Work to complete:
Copy, without any alteration, the lines from the one that includes "for node in" up to and including the one that includes "imported = [obj".
◆ ◆ ◆ ◆ ◆ ◆ ◆
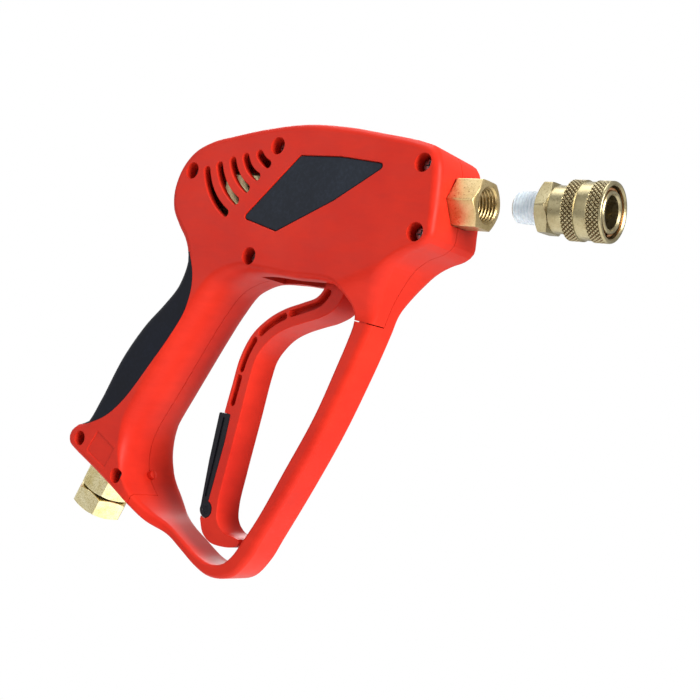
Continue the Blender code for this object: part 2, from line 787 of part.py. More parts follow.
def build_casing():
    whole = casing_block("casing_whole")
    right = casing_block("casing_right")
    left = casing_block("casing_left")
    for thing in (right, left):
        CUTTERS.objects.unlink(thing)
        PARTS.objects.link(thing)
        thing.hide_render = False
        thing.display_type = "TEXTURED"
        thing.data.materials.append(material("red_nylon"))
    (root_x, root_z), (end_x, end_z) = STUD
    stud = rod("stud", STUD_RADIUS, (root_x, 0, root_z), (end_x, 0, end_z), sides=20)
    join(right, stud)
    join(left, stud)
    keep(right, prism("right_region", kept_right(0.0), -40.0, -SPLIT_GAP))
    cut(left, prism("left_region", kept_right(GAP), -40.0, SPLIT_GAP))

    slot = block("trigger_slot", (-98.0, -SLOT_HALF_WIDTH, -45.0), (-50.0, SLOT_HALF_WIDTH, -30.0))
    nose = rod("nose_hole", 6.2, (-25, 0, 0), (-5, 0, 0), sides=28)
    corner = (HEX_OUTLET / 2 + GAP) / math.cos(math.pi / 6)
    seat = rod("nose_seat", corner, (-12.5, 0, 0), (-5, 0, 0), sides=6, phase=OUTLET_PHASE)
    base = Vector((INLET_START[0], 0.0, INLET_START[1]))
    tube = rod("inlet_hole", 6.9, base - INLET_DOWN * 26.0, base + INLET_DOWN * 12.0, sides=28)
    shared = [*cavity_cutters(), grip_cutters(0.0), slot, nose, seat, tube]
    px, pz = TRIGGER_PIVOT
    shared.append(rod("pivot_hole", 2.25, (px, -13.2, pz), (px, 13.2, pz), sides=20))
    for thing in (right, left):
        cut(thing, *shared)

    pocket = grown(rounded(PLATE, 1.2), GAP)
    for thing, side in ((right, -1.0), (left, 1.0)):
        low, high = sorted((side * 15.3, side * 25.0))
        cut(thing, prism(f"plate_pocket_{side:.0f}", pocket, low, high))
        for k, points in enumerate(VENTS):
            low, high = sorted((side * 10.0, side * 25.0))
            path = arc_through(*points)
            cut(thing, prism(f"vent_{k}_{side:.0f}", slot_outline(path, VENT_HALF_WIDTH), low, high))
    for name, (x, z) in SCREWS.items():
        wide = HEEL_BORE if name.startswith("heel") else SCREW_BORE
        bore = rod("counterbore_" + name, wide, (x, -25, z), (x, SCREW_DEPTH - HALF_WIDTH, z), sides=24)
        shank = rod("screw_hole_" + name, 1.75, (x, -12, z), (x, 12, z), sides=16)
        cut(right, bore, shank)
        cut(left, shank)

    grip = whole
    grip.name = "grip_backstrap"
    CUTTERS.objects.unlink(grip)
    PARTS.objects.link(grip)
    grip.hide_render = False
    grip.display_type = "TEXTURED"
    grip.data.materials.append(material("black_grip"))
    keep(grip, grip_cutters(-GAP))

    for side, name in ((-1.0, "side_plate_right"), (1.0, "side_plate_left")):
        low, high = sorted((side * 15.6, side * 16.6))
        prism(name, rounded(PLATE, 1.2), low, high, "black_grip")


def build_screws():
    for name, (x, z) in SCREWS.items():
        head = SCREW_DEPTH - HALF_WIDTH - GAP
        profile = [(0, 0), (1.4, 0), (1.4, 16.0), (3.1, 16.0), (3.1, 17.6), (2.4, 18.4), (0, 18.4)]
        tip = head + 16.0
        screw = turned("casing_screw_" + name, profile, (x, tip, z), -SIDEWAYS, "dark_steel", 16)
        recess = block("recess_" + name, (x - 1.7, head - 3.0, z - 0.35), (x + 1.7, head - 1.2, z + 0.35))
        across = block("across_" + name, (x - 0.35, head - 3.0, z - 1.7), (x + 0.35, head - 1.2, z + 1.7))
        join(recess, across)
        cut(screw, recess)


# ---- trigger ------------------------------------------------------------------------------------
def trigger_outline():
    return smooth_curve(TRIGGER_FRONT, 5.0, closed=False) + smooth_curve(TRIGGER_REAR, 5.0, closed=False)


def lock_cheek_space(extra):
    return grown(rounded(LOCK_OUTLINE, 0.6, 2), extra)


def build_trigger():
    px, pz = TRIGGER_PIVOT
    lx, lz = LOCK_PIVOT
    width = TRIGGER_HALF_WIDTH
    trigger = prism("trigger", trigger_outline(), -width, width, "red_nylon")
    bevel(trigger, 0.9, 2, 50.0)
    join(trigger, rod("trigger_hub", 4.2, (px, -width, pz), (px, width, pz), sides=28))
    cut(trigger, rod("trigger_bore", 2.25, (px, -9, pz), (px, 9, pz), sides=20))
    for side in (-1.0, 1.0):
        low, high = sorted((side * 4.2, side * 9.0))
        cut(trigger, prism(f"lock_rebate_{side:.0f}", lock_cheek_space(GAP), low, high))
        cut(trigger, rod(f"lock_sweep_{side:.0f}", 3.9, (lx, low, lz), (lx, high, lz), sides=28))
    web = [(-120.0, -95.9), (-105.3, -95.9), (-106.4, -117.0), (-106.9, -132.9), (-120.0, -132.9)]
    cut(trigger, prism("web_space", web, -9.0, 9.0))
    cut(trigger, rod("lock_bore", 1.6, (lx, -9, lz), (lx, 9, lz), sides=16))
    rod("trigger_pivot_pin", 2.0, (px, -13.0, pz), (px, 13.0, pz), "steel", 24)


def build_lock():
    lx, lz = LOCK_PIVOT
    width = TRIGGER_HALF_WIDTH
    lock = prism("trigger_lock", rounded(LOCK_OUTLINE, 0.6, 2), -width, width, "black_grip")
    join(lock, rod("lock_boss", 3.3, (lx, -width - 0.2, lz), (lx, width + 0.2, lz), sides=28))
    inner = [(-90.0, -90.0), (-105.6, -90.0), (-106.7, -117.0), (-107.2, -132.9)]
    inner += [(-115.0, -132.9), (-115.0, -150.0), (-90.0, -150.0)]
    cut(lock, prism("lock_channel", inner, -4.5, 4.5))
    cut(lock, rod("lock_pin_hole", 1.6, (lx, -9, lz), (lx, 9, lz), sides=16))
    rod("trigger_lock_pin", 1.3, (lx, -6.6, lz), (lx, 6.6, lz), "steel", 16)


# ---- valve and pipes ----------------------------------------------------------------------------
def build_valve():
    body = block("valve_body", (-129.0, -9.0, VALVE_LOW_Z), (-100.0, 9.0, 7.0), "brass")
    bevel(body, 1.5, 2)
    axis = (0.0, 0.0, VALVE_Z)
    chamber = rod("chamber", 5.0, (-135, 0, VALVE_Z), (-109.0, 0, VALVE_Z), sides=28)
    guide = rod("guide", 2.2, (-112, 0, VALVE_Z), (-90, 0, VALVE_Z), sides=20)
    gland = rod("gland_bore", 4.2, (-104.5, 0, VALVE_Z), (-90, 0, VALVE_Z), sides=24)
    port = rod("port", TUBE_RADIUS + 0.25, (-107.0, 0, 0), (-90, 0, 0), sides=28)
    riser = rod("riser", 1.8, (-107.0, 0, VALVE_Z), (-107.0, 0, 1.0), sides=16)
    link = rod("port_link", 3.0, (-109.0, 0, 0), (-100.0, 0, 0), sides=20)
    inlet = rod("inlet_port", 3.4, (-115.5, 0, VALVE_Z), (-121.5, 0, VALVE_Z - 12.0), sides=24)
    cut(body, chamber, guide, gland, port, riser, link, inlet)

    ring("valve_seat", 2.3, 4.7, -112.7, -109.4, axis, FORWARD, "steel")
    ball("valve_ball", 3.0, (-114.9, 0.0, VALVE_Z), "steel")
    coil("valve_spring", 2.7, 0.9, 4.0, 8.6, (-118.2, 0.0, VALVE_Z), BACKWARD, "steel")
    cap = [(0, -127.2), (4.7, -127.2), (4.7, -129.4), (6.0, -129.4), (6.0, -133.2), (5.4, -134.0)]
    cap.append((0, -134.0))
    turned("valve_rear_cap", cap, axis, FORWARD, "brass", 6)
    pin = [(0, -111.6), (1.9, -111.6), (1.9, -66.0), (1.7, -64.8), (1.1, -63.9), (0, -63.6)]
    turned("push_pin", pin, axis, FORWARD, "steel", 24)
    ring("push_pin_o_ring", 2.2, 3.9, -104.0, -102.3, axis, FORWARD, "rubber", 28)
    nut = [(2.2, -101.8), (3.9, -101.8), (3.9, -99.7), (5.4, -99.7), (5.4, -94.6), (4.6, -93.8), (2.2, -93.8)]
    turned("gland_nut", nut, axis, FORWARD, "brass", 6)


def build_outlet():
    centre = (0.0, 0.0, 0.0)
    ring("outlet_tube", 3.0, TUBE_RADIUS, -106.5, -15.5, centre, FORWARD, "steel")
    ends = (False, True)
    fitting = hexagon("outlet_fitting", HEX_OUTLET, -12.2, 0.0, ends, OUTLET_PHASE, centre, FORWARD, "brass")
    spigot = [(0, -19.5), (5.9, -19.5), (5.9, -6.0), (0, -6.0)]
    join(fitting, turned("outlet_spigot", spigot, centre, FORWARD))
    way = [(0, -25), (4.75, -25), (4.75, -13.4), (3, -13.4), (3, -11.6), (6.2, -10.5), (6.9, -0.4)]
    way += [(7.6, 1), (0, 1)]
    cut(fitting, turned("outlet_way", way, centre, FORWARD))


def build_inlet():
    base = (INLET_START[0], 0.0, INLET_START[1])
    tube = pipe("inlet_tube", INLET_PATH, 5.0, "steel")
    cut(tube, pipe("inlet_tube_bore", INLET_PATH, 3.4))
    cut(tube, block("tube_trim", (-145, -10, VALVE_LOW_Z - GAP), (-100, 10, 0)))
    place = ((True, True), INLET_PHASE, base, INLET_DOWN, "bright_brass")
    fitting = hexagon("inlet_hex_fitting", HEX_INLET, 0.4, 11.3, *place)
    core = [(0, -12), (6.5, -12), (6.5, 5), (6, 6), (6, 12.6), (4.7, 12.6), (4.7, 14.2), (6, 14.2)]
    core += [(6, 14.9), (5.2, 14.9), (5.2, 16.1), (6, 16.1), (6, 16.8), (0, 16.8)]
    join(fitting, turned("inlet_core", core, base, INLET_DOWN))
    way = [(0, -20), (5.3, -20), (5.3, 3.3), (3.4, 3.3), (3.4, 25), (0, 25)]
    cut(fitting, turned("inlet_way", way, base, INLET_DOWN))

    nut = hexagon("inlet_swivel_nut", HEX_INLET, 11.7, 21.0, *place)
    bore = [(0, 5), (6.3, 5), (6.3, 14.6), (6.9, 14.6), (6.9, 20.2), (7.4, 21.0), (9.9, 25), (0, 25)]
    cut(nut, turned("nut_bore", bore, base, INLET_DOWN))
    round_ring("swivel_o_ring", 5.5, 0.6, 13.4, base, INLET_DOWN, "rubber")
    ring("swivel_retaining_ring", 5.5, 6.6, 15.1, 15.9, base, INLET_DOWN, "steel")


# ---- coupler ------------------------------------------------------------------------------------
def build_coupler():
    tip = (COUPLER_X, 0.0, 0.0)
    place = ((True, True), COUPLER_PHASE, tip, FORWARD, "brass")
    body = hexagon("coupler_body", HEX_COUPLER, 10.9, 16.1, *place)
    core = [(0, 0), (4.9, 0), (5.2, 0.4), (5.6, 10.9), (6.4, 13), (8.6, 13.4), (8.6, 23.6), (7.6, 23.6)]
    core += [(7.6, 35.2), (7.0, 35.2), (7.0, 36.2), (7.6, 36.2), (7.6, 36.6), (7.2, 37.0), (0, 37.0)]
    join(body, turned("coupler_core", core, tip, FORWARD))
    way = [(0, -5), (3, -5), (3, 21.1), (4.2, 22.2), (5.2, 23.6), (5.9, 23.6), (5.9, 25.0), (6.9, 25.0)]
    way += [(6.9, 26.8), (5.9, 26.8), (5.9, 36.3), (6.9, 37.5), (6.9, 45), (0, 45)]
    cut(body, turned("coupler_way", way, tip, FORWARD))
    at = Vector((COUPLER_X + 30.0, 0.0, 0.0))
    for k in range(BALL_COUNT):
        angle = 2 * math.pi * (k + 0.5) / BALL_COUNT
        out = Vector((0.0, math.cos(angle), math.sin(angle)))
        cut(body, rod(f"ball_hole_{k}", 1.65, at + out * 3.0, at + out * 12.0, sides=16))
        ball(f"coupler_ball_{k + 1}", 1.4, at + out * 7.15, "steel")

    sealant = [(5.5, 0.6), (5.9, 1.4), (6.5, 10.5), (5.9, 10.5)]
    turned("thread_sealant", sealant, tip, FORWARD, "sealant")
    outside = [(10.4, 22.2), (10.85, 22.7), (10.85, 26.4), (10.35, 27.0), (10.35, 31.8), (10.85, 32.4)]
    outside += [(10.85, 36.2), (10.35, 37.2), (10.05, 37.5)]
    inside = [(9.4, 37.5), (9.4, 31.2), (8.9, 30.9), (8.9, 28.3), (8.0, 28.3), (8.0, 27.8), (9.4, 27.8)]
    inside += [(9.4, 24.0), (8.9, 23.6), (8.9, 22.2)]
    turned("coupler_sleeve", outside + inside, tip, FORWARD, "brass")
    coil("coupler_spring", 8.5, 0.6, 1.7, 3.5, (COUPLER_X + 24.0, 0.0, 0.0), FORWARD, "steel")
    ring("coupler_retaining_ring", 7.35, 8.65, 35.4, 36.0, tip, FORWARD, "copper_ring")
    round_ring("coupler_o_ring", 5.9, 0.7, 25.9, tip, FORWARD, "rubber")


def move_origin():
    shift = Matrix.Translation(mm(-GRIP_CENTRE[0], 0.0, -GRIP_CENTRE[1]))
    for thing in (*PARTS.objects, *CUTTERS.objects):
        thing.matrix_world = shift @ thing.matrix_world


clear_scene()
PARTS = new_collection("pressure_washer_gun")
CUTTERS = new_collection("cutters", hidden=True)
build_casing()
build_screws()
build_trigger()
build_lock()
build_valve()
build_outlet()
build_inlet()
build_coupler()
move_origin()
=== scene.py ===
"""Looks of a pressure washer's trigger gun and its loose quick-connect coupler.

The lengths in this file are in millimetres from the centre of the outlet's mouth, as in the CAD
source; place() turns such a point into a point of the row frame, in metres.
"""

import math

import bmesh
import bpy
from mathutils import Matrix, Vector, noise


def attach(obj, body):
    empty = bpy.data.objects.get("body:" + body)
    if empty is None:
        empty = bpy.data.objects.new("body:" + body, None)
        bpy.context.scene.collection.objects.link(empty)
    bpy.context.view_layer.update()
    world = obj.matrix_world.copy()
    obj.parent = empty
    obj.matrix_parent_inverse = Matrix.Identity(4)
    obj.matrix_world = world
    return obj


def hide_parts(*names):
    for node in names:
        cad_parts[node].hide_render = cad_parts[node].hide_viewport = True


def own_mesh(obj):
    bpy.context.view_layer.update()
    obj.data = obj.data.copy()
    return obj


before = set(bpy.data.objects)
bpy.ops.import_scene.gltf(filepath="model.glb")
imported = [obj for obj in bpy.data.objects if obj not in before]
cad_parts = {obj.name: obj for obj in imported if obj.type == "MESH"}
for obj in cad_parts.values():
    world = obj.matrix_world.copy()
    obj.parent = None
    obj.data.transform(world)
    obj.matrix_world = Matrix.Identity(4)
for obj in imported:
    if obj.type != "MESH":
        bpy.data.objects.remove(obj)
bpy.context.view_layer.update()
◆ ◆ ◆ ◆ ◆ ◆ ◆
Result:
    for node in names:
        cad_parts[node].hide_render = cad_parts[node].hide_viewport = True


def own_mesh(obj):
    bpy.context.view_layer.update()
    obj.data = obj.data.copy()
    return obj


before = set(bpy.data.objects)
bpy.ops.import_scene.gltf(filepath="model.glb")
imported = [obj for obj in bpy.data.objects if obj not in before]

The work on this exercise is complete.